La situación que vive Cataluña no se puede analizar sin atender su pasado político más reciente. La pugna entre las dos fuerzas políticas que forman el Govern, que ha llegado a cotas indecentes, ya dura demasiado. No es de ahora. El mundo del que intenta vivir Carles Puigdemont no es otro que el convergente, aunque es un espacio que se ha fragmentado, porque era plural ya con Jordi Pujol como máximo dirigente. Y aunque ha incorporado a dirigentes prepolíticos, como Laura Borràs o Josep Costa --el vicepresidente irredento del Parlament-- conserva las características del convergente que aprendió a conservar el poder y a luchar por mantenerlo.

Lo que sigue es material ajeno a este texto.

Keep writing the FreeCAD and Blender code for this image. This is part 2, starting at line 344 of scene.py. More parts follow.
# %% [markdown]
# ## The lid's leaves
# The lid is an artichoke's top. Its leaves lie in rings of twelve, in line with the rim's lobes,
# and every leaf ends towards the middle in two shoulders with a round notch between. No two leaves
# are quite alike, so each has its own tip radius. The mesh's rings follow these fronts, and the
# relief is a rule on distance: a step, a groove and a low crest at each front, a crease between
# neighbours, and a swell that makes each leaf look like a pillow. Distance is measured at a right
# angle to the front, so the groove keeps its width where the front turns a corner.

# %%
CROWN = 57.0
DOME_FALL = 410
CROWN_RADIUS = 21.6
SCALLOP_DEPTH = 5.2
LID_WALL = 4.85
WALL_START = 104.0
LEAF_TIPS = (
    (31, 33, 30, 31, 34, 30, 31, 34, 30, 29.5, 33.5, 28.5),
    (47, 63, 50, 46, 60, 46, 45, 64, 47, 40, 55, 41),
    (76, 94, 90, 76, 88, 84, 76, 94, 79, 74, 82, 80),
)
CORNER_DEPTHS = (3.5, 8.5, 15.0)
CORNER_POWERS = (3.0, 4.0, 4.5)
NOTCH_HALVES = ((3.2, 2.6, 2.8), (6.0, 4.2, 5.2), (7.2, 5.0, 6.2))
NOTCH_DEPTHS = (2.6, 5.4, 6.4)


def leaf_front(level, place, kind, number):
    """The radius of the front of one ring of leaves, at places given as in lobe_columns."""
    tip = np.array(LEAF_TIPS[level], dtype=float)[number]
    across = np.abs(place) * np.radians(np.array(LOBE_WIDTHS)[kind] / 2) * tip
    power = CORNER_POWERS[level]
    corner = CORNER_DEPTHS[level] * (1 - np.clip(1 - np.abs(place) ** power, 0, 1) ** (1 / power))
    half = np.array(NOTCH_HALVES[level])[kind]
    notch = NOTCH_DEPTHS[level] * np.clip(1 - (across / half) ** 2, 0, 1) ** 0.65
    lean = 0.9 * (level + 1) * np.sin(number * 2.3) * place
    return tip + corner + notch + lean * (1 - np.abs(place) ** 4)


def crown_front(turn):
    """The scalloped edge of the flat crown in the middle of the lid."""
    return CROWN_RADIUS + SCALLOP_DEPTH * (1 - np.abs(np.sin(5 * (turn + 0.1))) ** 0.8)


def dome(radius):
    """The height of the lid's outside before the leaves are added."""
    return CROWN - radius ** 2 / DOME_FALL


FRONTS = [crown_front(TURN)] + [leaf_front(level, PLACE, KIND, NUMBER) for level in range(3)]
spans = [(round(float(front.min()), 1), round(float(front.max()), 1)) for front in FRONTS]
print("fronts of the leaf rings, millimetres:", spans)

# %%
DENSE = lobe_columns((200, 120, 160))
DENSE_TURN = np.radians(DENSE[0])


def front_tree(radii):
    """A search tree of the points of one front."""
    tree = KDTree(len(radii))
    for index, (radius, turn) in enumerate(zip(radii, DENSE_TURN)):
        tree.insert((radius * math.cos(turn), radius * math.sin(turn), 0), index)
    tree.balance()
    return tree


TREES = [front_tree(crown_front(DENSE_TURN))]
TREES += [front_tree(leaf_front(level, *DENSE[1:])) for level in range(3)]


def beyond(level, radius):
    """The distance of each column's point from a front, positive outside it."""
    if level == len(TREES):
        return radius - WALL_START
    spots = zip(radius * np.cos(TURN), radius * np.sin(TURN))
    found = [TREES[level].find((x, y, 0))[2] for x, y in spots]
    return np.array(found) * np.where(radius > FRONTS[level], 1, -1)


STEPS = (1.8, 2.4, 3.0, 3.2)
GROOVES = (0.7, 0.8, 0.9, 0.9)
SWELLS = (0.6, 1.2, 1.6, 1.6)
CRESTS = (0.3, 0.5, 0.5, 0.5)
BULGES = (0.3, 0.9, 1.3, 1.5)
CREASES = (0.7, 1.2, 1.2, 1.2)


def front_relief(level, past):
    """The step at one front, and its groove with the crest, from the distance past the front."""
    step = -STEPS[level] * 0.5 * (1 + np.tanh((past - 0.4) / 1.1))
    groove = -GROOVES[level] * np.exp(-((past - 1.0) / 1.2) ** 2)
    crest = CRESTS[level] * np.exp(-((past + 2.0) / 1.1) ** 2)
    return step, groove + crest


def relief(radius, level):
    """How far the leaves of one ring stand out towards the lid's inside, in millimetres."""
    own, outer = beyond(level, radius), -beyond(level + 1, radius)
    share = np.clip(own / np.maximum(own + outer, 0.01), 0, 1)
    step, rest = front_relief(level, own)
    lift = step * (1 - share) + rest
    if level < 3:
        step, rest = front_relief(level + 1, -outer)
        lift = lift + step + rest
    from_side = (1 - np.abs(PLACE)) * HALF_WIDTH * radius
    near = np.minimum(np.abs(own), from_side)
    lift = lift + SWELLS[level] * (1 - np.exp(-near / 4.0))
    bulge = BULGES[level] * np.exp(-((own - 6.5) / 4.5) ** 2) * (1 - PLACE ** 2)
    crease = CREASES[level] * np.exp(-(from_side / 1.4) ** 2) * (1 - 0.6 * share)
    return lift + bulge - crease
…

Lo que acontece es que se ha manifestado en todo su apogeo la inmoralidad convergente que no quiere perder el poder y que, por todos los medios a su alcance, intentará que ERC tenga las mayores dificultades posibles para lograrlo. Todo lo que lleva a la práctica Junts per Catalunya, con esas artimañanas convergentes, va encaminado a erosionar a Esquerra y a crear una situación de caos, sin asumir ni la realidad social y económica del país ni entender que la política exige en estos tiempos otros modos y otros objetivos.
Convergència perdió el poder en 2003, con la formación del tripartito que presidió Pasqual Maragall, e interiorizó en ese mundo que le habían robado algo propio. Lanzó una campaña feroz, con la elaboración del Estatut, para que Maragall no pudiera aprobar un Estatut que podía capitalizar para un segundo mandato. Como si se tratara de una subasta, incrementó el listón nacionalista arrastrando a ERC para que el PSC descarrilara. ¿Creía CiU --en aquel momento Unió mantenía la federación nacionalista de CiU-- en un nuevo Estatut, pensaba en los elementos prácticos y en la necesidad real de ese instrumento político? Para nada. Sólo era un método para buscar la ruptura del tripartito. Y, como en anteriores ocasiones --con Banca Catalana, como bien explica Jordi Amat en su libro sobre Alfons Quintà, El hijo del chófer-- CiU acordó con el Gobierno central sacar adelante el Estatut, en una actitud poco digna de quien siempre dice anteponer el país y carga contra las fuerzas “sucursalistas”.
Ese momento es importante para entender que, desde entonces, la subasta se ha mantenido, con los vaivenes de ERC, que nunca ha sabido muy bien cuál era su sitio, desde el punto de vista ideológico y nacional.
Pero la inmoralidad se ha incrementado ahora, porque se juega con toda la ciudadanía catalana y con las propias instituciones del país. Arietes como Ramon Tremosa, que han conocido bien los postulados convergentes de siempre --al margen de si militaba o no en el partido de Pujol-- demuestran que no hay ninguna voluntad constructiva, que, de hecho, el país les da bastante igual. Se ha demostrado en el pasado y se comprueba ahora. Con una administración hecha a su medida, con convergentes situados en todas las instancias de poder --desde colegios profesionales hasta todo tipo de asociaciones-- el dirigente convergente es un profesional del poder. Conoce sus mecanismos y sabe cómo se comportan el resto de fuerzas políticas.
Por eso en breve llegará la hora de la verdad para saber si Cataluña puede tener futuro a medio plazo. Porque, conociendo esa realidad, el problema lo tiene ERC. En el pasado reciente no ha demostrado la independencia necesaria para dejar colgado de una vez al hermano mayor. Al revés. En la elaboración del Estatut fue capaz de votar en comisión junto a CiU, dejando al PSC e ICV, con quienes formaba el Govern de la Generalitat, después de una apuesta valiente --Artur Mas había ganado las elecciones y se le dejó en la oposición-- con un palmo de narices. Se sacaba de la manga cosas como derechos históricos para incrementar el nivel de la subasta, que el PSC no supo cómo parar, porque el objetivo era conseguir un Estatut para Pasqual Maragall.
La inmoralidad es grave, porque no se trata sólo de un grupo de dirigentes, sino de la inoculación en una gran parte de la sociedad catalana de esas prácticas, de utilizar la administración para el uso particular, de machacar al adversario político con una falsa idea de patria, de considerar que sólo ellos son los verdaderos catalanes. Es esa parte de la sociedad catalana la que no puede tener remedio, porque no tiene ningún interés en abrir los ojos.
En el comportamiento electoral la apuesta por una fuerza política tras confiar durante años en otra es extraña y poco común. Pero sí lo es pasar a la abstención por un tiempo. Y eso es lo que se dirime en Cataluña: la posibilidad de que todos esos convergentes que se sumaron, sin pensar cinco minutos, en opciones como las de Puigdemont, sepan ahora que la inmoralidad tiene un límite y que reflexionarán en sus hogares durante el día electoral para que se produzca la catarsis que necesita “el país”.